There is also a fundamental distinction in Egyptian magic between the East bank of the River Nile which is the land of the living and symbolic of the outerworld, and the West bank of the Nile which was where the tombs were located and which was symbolic of the Inner worlds. Dion Fortune beautifully recreates this in Moon Magic by setting the novel in the small area of central London in which the Thames runs due North: the section between Vauxhall Bridge and Waterloo Bridge which is marked in the North by the Egyptian obelisk known as ‘Cleopatra’s Needle.’ Rupert Malcolm lives in Pimlico which, if we mentally superimpose a map of Egypt onto this small section of London, coincides with the southwestern part of Egypt that was once home to a major group of their remote ancestors. When you read the novel it’s important to get these directions clear in your mind’s eye. The Nile, and this section of the Thames, run from North to South. Rupert Malcolm lives on the ‘West’ bank of the river. The disused church which Lilith le Fay transforms into a temple of Isis is on the ‘East’ bank, which is the side of the river on which almost all the Egyptian temples were built. It is the light from the setting sun which catches the West window of this temple that initially attracts Rupert Malcom’s eye.

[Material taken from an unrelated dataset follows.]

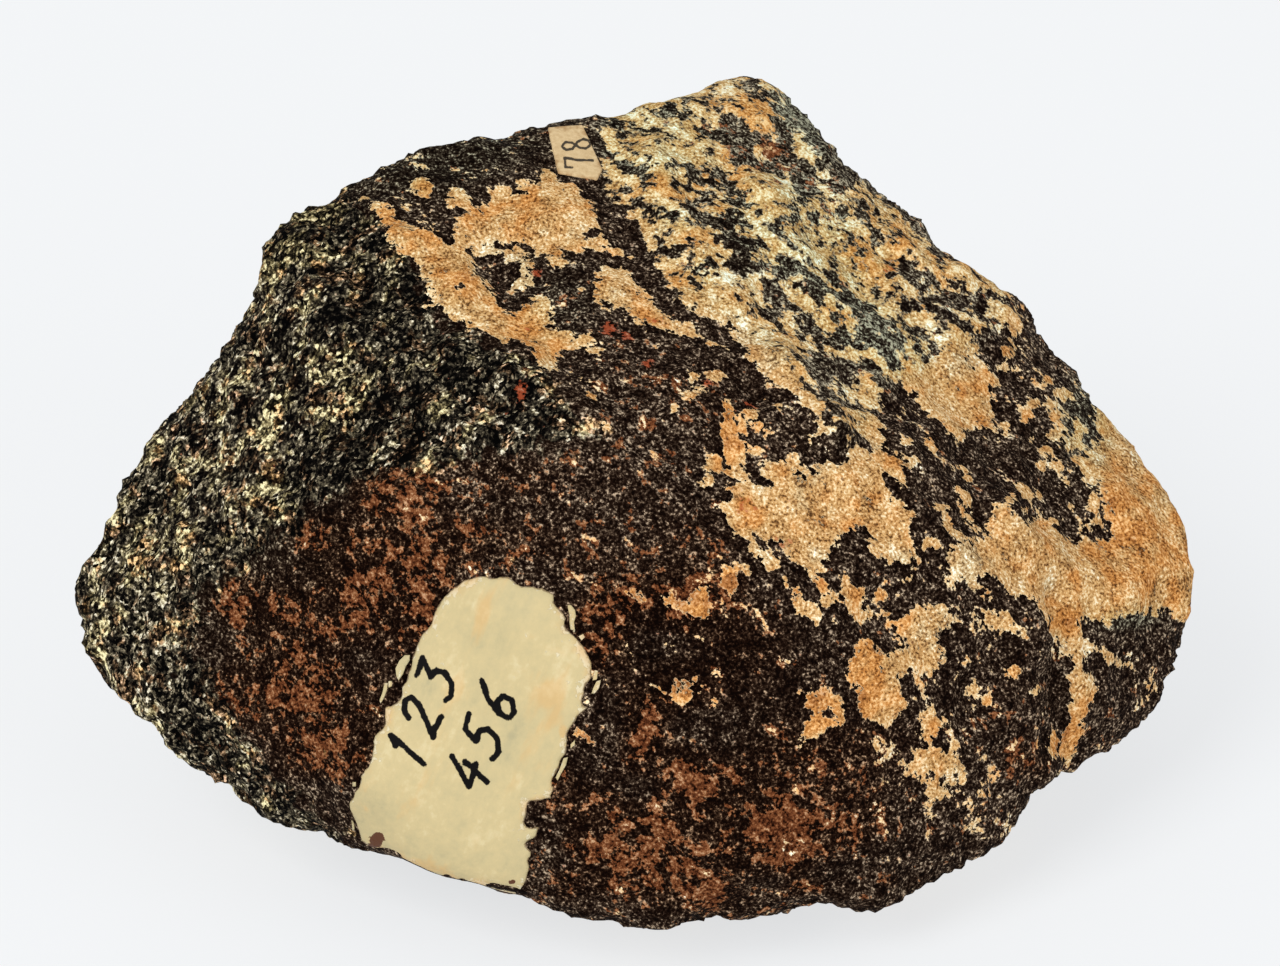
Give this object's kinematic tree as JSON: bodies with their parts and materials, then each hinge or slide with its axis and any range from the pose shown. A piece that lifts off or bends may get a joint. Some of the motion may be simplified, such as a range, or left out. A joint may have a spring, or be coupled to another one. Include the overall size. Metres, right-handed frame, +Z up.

Later in the evening he watches the lights shining through the window from the candles that have been lit inside as Lilith opens her temple to ancient Egypt.  

We too can stand in vision in the West and look over the river towards the temple on the East bank, and see lights shining from within the building, as if the window is a gateway to another brighter, sunlit land of ancient wisdom. We may find that images or symbols appear in this window, as if it was a great lens or magnifying glass that brings images from ancient Egypt into our own land and time.